Meles Zenawi, who was one of the leaders of the rebel group the Tigrean People's Liberation Front, is now the country's Prime Minister. In an interview with The Independent he said that the BBC had fallen for lies put out by his political opponents on the eve of a general election in Addis Ababa next month.

"The notion that a decision was taken to spend 95 per cent of aid on the military is a complete lie," he said. "Anyone who knows anything about the situation in Tigray in 1984-85 would know that. The logic of that would be just ridiculous."

The rebels were then fighting the army of the Mengistu dictatorship whose troops were mainly conscripts who often ran away and abandoned their weapons when fighting began. "We captured large amounts of guns and tanks. We did not need to buy arms. What we needed was food. So why would we sell food to buy arms?" Mr Meles said.

"We needed food because by 84-85 we had an extensive liberated area under our control. But it was terribly hit by famine. The danger was that the population, on whom we depended, would leave the liberated area and go over to the government area in search of food. So we needed the food to keep our people in our area.

"There would have been no military logic in selling food to buy guns. It would have been completely suicidal to starve our own people to buy guns. We would have had no movement if we had had no people. When not enough food was available we encouraged hundreds of thousands of people to make the long trek across the border to Sudan."

The BBC yesterday insisted it was standing by its story. It issued a statement that said: "Aregawi Berhe, the TPLF military commander in the mid-1980s, told the programme that the relief society connected to the TPLF received about $100m and that a decision was made that only 5 per cent should be spent on helping famine victims. The balance, he said, was used to fund the TPLF and a linked political party. The programme made clear that the assertion was made by a once high-ranking TPLF figure, now in exile."

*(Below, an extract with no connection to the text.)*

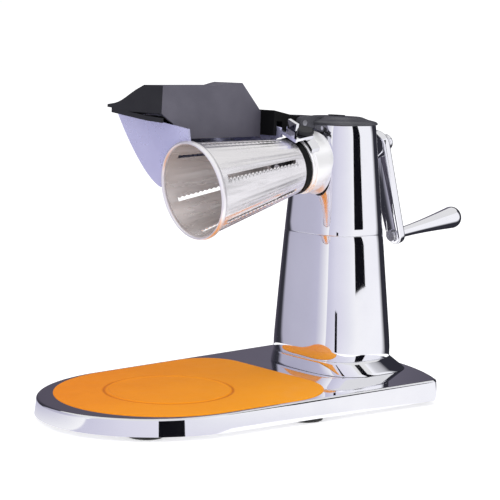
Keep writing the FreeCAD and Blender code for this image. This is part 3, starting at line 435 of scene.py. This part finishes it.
# three-part hollow column, rounded rectangle in plan
column = {
    "x": 0.0681, "power": 3.2, "wall": 0.003, "lip": 0.0005,
    "low": 0.0212, "footTop": 0.033, "split": 0.1413, "top": 0.236,
    "uprightTo": 0.044,      # the lower part's walls stand upright up to here
    # height, half length, half width, shift towards the crank
    "flange": [(0.0212, 0.0470, 0.0610, 0.0080), (0.0250, 0.0434, 0.0556, 0.0044),
               (0.0330, 0.0414, 0.0512, 0.0)],
    "shaft": [(0.0330, 0.0414, 0.0512, 0.0), (0.0760, 0.0390, 0.0481, -0.0008),
              (0.1413, 0.0342, 0.0422, -0.0020), (0.2000, 0.0300, 0.0370, -0.0024),
              (0.2360, 0.0274, 0.0338, -0.0026)],
    "around": 176, "fineSteps": 4001,
    "partGap": 1e-6, "seatGap": 0.0001,
}
# name, node, bottom, top, rings up the wall
columnParts = [("footFlange", "column_foot", "low", "footTop", 8),
               ("columnLower", "column_lower", "footTop", "split", 14),
               ("columnHead", "column_head", "split", "top", 12)]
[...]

The Ethiopian Prime Minister offered some telling detail on timing. "When the planting season arrived we encouraged all the able-bodied to go back to plant. That was the summer of 1985. That was when the cross-border feeding operation began in earnest. The only significant amounts of aid going across the border from Sudan were in that period."

Significantly, that was a year after Aregawi Berhe had left the area. It was also a year after a photograph was taken showing a Christian Aid worker, Max Peberdy, buying grain from the second rebel quoted by the BBC, Gebremedhin Araya, who claimed he had duped Christian Aid by selling them sacks full of sand. "Gebremedhin Araya was not the head of finance of the TPLF, as has been claimed," Mr Meles said. "He was in no leadership position. He was just a paramedic." Christian Aid yesterday disclosed that Mr Peberdy had also left the area a year earlier.

Five other leading aid agencies have criticised the BBC report. Oxfam, Save the Children and Christian Aid were yesterday drawing up a joint complaint. Band Aid's lawyers were preparing an official complaint for the broadcasting standards watchdog Ofcom.

Sir Brian Barder, a former British ambassador to Ethiopia, stated: "The erroneous impression given by the BBC risks doing great damage to future international disaster relief programmes."